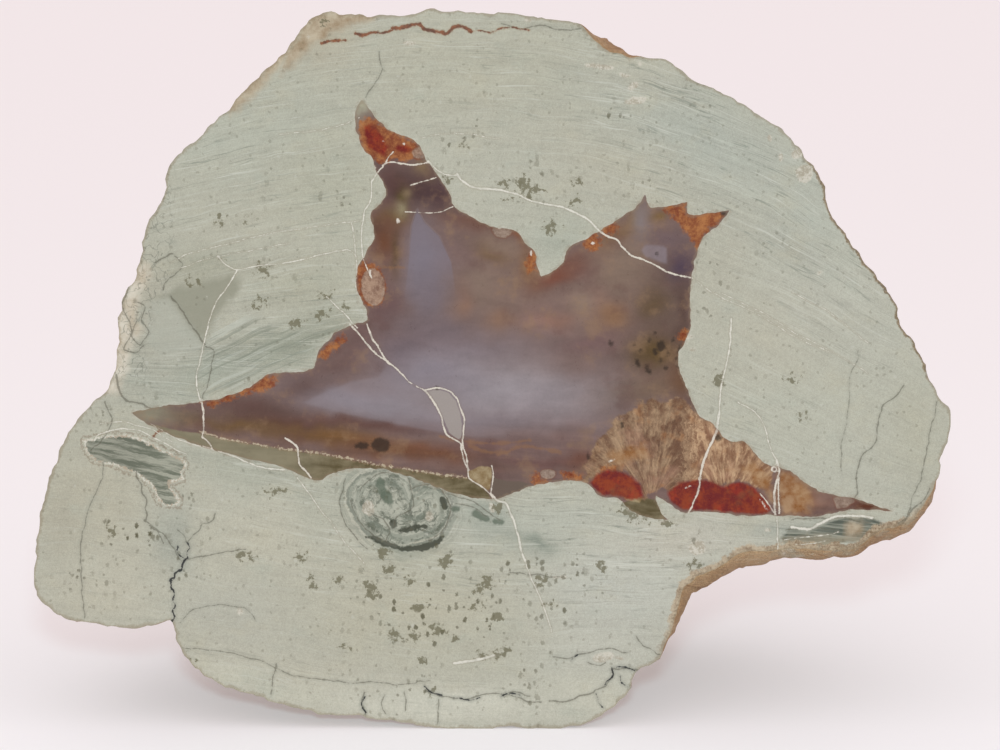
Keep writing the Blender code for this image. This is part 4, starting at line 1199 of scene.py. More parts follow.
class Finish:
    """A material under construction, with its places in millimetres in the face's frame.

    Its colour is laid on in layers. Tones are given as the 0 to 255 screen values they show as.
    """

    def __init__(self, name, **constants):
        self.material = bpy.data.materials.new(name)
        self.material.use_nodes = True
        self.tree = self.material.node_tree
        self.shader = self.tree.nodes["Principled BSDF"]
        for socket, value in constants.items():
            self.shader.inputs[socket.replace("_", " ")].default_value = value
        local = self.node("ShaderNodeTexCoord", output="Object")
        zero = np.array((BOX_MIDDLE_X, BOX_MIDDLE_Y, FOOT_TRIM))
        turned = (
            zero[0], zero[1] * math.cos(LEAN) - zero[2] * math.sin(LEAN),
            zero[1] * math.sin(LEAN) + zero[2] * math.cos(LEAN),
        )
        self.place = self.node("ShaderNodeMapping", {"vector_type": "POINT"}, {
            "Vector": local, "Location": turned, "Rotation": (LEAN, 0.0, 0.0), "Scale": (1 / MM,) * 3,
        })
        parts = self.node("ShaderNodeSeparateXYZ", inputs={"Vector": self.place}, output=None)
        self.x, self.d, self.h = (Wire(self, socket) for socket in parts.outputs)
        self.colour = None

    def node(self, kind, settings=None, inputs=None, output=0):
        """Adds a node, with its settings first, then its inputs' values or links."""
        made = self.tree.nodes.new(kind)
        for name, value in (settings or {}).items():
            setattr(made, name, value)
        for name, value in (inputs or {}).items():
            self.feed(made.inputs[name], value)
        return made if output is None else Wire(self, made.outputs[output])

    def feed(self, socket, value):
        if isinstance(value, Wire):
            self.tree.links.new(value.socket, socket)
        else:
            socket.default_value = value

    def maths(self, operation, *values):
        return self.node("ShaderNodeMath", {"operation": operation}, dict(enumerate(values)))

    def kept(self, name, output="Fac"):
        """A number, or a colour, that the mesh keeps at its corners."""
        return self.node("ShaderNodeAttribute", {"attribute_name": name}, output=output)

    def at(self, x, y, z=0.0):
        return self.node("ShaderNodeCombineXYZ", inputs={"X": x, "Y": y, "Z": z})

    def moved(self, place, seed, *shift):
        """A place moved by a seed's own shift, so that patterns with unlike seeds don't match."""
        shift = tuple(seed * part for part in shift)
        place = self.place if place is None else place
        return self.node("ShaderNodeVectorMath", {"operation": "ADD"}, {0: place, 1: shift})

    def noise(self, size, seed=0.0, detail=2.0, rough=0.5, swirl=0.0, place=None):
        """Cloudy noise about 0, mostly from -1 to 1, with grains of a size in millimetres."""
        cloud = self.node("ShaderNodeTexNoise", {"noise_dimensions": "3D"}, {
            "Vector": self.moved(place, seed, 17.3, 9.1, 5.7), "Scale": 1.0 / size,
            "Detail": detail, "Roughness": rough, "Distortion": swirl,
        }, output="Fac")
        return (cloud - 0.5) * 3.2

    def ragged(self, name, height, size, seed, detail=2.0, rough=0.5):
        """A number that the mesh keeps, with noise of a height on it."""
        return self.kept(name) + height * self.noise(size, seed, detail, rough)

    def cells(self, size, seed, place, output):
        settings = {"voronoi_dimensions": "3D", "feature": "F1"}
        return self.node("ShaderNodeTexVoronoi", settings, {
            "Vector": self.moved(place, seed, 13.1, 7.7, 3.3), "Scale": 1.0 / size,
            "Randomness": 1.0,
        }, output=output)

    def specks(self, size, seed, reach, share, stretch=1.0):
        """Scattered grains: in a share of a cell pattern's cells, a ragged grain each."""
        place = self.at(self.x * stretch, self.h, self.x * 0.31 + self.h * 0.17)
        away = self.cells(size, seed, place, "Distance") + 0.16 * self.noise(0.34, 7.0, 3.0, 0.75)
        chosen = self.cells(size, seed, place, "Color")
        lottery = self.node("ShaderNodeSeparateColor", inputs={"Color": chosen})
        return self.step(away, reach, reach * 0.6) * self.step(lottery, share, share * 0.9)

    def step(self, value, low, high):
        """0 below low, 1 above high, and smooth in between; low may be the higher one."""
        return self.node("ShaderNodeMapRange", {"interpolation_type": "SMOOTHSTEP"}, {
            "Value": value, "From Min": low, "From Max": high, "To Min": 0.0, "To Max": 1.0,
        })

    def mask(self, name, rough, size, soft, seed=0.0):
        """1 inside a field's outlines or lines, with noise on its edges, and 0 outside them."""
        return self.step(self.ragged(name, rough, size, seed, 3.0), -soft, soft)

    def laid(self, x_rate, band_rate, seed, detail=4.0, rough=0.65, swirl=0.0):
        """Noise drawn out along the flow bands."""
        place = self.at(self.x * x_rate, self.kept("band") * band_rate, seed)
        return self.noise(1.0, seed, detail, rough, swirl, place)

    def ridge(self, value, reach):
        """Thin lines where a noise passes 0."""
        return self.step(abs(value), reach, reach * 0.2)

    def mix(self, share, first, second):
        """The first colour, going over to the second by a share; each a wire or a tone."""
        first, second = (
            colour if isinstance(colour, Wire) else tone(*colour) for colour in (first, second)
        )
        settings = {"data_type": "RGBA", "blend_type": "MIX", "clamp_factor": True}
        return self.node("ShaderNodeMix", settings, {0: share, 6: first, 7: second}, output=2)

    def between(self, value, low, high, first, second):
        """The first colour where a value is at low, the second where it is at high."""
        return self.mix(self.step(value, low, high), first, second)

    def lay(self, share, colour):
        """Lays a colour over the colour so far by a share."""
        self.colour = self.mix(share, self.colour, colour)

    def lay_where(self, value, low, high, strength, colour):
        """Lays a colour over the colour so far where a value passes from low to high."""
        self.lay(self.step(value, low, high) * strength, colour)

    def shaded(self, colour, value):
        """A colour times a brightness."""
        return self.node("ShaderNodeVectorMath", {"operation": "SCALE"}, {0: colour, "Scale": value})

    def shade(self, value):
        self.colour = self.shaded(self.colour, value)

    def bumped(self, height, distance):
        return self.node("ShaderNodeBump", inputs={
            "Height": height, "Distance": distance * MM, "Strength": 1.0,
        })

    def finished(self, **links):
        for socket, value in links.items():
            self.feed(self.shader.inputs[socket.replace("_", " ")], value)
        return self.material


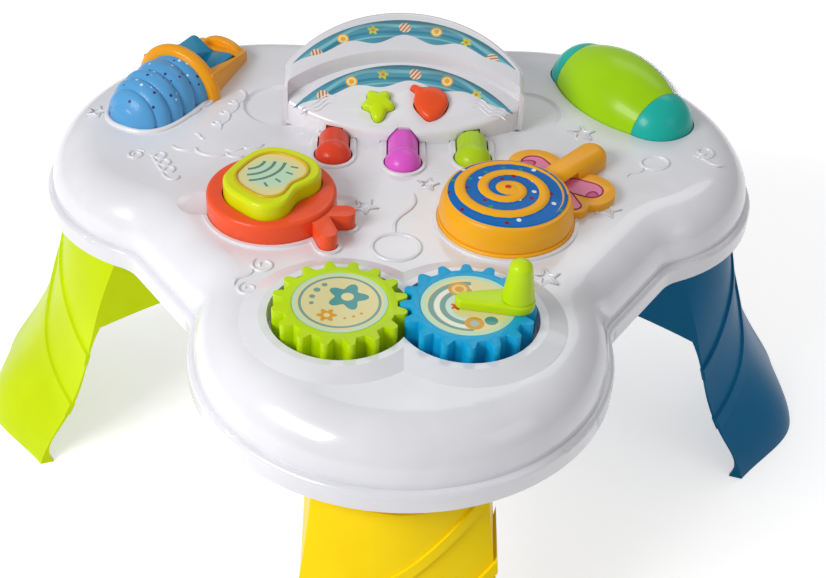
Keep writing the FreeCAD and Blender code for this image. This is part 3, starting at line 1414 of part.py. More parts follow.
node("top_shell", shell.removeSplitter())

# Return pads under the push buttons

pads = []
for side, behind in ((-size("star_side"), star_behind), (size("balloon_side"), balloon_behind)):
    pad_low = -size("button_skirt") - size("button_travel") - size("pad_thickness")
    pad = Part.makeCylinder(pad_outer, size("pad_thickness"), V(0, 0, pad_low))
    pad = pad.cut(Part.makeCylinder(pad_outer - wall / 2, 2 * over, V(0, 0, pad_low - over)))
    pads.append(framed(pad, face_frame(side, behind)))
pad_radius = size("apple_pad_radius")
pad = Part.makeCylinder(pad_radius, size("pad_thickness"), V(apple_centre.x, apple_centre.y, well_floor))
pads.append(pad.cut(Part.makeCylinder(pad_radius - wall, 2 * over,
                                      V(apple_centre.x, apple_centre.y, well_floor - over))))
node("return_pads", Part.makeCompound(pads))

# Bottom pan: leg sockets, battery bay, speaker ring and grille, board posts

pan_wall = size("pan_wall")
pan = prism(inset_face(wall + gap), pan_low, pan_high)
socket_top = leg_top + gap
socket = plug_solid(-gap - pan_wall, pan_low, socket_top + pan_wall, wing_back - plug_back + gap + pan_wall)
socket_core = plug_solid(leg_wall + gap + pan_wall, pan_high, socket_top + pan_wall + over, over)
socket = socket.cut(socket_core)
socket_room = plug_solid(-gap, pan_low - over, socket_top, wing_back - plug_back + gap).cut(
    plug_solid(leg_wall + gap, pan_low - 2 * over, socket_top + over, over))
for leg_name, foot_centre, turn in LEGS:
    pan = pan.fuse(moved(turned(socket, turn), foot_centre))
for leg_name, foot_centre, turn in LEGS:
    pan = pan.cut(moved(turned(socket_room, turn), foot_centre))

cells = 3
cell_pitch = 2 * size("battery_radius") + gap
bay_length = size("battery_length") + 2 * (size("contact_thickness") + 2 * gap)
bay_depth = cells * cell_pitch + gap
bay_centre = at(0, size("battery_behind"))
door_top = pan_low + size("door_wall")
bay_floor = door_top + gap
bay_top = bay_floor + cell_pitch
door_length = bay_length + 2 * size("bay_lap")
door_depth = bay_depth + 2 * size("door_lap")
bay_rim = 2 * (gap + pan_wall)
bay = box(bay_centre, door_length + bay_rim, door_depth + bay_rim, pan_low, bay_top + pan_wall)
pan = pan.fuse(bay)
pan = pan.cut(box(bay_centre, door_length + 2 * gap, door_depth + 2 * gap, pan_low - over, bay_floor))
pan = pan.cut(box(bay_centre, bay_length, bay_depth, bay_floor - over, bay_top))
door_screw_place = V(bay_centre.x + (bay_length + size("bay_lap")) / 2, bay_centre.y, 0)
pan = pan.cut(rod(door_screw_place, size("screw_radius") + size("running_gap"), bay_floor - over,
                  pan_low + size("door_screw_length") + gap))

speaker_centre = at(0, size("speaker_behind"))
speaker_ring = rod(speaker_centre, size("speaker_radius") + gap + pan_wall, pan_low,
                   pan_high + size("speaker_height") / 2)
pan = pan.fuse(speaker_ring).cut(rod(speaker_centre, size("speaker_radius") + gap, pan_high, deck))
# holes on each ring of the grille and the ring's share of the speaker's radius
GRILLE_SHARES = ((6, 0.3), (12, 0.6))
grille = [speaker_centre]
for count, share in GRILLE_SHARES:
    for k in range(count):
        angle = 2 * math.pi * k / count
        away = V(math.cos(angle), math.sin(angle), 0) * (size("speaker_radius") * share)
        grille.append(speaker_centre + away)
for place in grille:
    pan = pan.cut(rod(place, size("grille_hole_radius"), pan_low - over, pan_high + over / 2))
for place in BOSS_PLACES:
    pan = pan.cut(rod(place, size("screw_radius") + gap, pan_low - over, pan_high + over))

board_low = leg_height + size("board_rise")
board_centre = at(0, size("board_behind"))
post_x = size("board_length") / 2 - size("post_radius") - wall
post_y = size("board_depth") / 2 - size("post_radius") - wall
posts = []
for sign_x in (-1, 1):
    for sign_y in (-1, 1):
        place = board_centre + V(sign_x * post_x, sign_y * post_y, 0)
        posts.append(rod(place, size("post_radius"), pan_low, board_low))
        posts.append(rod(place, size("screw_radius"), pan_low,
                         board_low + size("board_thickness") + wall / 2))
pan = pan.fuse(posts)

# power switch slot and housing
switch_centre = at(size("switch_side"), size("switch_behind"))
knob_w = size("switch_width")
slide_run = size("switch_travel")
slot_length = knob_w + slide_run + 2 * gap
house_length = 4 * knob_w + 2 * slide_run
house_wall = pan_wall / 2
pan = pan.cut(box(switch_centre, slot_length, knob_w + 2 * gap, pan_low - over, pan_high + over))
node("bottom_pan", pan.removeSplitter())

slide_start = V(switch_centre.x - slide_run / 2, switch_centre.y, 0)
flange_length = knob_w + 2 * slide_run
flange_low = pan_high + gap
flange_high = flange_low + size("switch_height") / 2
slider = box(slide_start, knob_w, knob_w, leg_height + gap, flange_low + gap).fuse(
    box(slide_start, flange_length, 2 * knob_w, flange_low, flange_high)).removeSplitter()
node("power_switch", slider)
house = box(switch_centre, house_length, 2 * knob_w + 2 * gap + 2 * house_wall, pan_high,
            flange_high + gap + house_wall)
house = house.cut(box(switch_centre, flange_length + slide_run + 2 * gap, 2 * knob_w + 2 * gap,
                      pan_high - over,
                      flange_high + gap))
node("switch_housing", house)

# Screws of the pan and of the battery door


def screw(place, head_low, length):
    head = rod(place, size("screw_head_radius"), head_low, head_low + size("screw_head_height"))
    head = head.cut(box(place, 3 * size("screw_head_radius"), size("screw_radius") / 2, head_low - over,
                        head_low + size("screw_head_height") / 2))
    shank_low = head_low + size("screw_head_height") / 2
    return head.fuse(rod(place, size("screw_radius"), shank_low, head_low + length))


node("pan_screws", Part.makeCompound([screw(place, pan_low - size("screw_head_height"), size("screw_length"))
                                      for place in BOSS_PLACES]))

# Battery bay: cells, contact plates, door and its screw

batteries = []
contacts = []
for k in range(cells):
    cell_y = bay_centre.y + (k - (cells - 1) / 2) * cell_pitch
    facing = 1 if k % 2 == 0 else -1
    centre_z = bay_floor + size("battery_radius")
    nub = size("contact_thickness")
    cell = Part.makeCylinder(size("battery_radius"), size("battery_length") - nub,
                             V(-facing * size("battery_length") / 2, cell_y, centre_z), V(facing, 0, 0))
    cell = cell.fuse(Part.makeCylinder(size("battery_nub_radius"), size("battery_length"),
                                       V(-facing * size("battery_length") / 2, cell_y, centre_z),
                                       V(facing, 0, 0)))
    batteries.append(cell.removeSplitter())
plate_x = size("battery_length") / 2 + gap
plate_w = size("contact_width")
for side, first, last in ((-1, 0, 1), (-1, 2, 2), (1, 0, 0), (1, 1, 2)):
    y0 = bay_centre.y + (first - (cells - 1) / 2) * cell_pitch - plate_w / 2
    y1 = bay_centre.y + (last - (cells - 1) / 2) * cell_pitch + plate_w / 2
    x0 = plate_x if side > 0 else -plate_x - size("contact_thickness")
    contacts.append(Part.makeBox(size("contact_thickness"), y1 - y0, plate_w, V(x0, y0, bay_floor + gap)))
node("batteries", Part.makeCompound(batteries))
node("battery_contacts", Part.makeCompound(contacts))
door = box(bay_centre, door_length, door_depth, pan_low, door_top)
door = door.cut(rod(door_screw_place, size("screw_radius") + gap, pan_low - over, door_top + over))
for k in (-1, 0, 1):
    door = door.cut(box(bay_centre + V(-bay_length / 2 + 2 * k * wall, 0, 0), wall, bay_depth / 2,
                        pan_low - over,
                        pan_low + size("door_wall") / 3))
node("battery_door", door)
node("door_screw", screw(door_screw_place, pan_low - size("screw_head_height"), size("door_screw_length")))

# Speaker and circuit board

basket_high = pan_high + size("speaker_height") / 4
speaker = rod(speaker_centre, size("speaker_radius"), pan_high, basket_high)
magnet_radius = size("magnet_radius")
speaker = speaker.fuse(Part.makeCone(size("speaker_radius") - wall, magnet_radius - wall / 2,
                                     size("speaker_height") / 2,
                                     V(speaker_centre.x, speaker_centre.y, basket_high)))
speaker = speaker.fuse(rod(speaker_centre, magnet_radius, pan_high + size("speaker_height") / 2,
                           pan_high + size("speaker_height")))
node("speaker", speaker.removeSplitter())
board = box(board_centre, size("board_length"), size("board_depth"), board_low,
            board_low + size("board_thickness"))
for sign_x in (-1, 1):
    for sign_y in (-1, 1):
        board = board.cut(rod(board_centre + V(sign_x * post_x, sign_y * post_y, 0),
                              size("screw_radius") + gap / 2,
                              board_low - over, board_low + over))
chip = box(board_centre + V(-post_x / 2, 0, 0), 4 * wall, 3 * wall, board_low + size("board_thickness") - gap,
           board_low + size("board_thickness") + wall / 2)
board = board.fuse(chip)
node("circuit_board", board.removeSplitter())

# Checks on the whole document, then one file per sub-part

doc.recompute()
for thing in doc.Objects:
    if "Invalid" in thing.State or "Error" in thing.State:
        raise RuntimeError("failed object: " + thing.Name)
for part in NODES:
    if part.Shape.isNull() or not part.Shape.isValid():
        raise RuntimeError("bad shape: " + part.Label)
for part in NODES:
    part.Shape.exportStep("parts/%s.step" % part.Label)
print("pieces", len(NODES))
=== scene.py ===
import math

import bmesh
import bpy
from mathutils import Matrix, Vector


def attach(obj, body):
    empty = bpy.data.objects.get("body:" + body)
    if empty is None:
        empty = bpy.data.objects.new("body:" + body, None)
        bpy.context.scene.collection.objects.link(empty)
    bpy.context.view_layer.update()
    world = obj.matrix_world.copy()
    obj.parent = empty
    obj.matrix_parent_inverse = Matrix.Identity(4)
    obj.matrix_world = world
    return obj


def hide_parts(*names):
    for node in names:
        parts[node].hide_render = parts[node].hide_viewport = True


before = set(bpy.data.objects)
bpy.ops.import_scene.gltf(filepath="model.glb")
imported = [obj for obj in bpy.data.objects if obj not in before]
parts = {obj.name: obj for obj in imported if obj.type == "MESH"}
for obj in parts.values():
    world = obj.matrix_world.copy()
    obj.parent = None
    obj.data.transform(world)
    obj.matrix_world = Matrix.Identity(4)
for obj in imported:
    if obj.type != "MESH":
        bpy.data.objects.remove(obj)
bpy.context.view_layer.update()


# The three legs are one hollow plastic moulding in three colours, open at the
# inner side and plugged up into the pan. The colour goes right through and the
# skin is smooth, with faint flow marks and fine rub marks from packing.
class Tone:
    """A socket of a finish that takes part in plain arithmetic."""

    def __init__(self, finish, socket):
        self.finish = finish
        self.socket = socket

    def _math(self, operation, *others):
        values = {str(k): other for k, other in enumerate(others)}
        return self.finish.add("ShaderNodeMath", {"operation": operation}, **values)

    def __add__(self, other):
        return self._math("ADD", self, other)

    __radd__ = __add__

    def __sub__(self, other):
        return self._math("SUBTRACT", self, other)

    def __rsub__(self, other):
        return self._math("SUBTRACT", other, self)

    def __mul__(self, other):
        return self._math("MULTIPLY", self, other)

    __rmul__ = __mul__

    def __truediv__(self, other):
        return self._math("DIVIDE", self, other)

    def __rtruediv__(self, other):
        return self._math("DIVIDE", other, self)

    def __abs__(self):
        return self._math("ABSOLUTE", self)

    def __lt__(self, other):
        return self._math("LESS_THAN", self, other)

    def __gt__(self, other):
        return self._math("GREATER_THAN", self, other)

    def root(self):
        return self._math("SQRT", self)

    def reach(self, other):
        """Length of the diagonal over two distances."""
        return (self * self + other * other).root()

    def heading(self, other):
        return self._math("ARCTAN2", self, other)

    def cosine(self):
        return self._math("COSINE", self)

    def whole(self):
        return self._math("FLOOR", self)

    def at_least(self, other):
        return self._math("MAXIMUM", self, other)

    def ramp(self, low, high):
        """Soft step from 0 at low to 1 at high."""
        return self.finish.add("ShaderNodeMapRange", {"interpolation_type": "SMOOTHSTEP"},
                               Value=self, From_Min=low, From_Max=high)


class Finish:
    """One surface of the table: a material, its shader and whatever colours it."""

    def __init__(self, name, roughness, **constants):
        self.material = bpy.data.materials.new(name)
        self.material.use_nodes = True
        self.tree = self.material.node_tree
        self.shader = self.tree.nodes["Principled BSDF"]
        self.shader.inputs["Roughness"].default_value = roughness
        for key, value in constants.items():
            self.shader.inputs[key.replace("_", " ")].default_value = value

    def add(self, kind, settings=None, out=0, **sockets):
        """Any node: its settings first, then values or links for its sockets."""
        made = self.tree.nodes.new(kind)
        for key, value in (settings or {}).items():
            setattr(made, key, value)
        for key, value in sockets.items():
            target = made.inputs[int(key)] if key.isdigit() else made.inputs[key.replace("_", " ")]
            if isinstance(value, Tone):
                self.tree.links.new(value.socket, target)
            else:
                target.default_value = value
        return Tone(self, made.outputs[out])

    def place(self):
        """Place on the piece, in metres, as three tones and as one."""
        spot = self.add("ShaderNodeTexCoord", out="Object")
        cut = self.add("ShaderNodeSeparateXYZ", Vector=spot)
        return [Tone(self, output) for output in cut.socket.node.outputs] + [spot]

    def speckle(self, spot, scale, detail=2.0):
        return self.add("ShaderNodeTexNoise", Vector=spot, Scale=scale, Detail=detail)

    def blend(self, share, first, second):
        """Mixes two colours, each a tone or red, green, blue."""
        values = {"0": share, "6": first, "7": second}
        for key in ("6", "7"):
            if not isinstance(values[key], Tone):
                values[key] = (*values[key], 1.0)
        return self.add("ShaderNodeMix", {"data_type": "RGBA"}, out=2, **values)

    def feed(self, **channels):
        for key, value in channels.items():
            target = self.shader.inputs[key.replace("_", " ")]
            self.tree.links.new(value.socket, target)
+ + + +
GIVEN INSTRUCTION – Copy out exactly the lines from the one with "Keep writing the FreeCAD" through the one with "# Bottom pan: leg", counting both ends, and no other lines.

OUTPUT OF THE TASK –
Keep writing the FreeCAD and Blender code for this image. This is part 3, starting at line 1414 of part.py. More parts follow.
node("top_shell", shell.removeSplitter())

# Return pads under the push buttons

pads = []
for side, behind in ((-size("star_side"), star_behind), (size("balloon_side"), balloon_behind)):
    pad_low = -size("button_skirt") - size("button_travel") - size("pad_thickness")
    pad = Part.makeCylinder(pad_outer, size("pad_thickness"), V(0, 0, pad_low))
    pad = pad.cut(Part.makeCylinder(pad_outer - wall / 2, 2 * over, V(0, 0, pad_low - over)))
    pads.append(framed(pad, face_frame(side, behind)))
pad_radius = size("apple_pad_radius")
pad = Part.makeCylinder(pad_radius, size("pad_thickness"), V(apple_centre.x, apple_centre.y, well_floor))
pads.append(pad.cut(Part.makeCylinder(pad_radius - wall, 2 * over,
                                      V(apple_centre.x, apple_centre.y, well_floor - over))))
node("return_pads", Part.makeCompound(pads))

# Bottom pan: leg sockets, battery bay, speaker ring and grille, board posts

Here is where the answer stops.